This analysis explores factors influencing high-demand periods in a bike sharing system. I’ll build a logistic regression model to understand what drives peak usage periods.
# Load the dataset
bike_sharing_data <- read.csv("C:/Statistics for Data Science/Week 2/bike+sharing+dataset/hour.csv")
# Create our binary outcome variable: High Demand Periods
# We'll define "high demand" as periods where total rentals (cnt) exceed the 75th percentile
demand_threshold <- quantile(bike_sharing_data$cnt, 0.75)
bike_sharing_data$high_demand <- as.numeric(bike_sharing_data$cnt > demand_threshold)
# Display the distribution of our binary outcome
table(bike_sharing_data$high_demand)
##
## 0 1
## 13053 4326
I chose to create a binary variable for “high demand” periods (1 = high demand, 0 = normal/low demand) because: * It helps identify peak usage periods that require additional resource allocation * It’s directly relevant to operational decision-making * Understanding what drives high-demand periods can improve service quality
I selected three key explanatory variables: 1. Temperature (temp) - normalized temperature values 2. Hour of day (hr) - to capture daily patterns 3. Working day indicator (workingday) - to account for commuting patterns
# Fit logistic regression model
model <- glm(high_demand ~ temp + hr + workingday,
data = bike_sharing_data,
family = binomial(link = "logit"))
# Get model summary
model_summary <- summary(model)
# Display model summary
print(model_summary)
##
## Call:
## glm(formula = high_demand ~ temp + hr + workingday, family = binomial(link = "logit"),
## data = bike_sharing_data)
##
## Coefficients:
## Estimate Std.
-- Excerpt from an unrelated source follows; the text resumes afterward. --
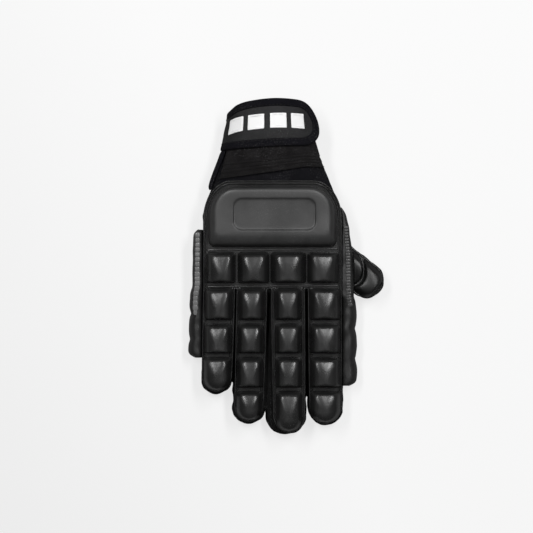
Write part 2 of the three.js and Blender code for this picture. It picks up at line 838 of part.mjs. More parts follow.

Error z value Pr(>|z|)
## (Intercept) -4.386229 0.081101 -54.08 < 2e-16 ***
## temp 4.458206 0.111067 40.14 < 2e-16 ***
## hr 0.080942 0.002969 27.26 < 2e-16 ***
## workingday -0.196880 0.041272 -4.77 1.84e-06 ***
## ---
## Signif. codes: 0 '***' 0.001 '**' 0.01 '*' 0.05 '.' 0.1 ' ' 1
##
## (Dispersion parameter for binomial family taken to be 1)
##
## Null deviance: 19504 on 17378 degrees of freedom
## Residual deviance: 16541 on 17375 degrees of freedom
## AIC: 16549
##
## Number of Fisher Scoring iterations: 5
# Get coefficients table using broom for easier extraction
coef_table <- tidy(model)
print(coef_table)
## # A tibble: 4 × 5
## term estimate std.error statistic p.value
## <chr> <dbl> <dbl> <dbl> <dbl>
## 1 (Intercept) -4.39 0.0811 -54.1 0
## 2 temp 4.46 0.111 40.1 0
## 3 hr 0.0809 0.00297 27.3 1.17e-163
## 4 workingday -0.197 0.0413 -4.77 1.84e- 6
Let’s interpret each coefficient:
# Extract coefficients and standard errors
temp_coef <- coef_table$estimate[coef_table$term == "temp"]
temp_se <- coef_table$std.error[coef_table$term == "temp"]
hr_coef <- coef_table$estimate[coef_table$term == "hr"]
workingday_coef <- coef_table$estimate[coef_table$term == "workingday"]
# Calculate odds ratios
temp_odds <- exp(temp_coef)
hr_odds <- exp(hr_coef)
workingday_odds <- exp(workingday_coef)
Let’s focus on the temperature coefficient, as it shows a strong effect:
# Calculate 95% CI for temperature coefficient
temp_ci_lower <- temp_coef - 1.96 * temp_se
temp_ci_upper <- temp_coef + 1.96 * temp_se
# Convert to odds ratios for easier interpretation
temp_ci_odds_lower <- exp(temp_ci_lower)
temp_ci_odds_upper <- exp(temp_ci_upper)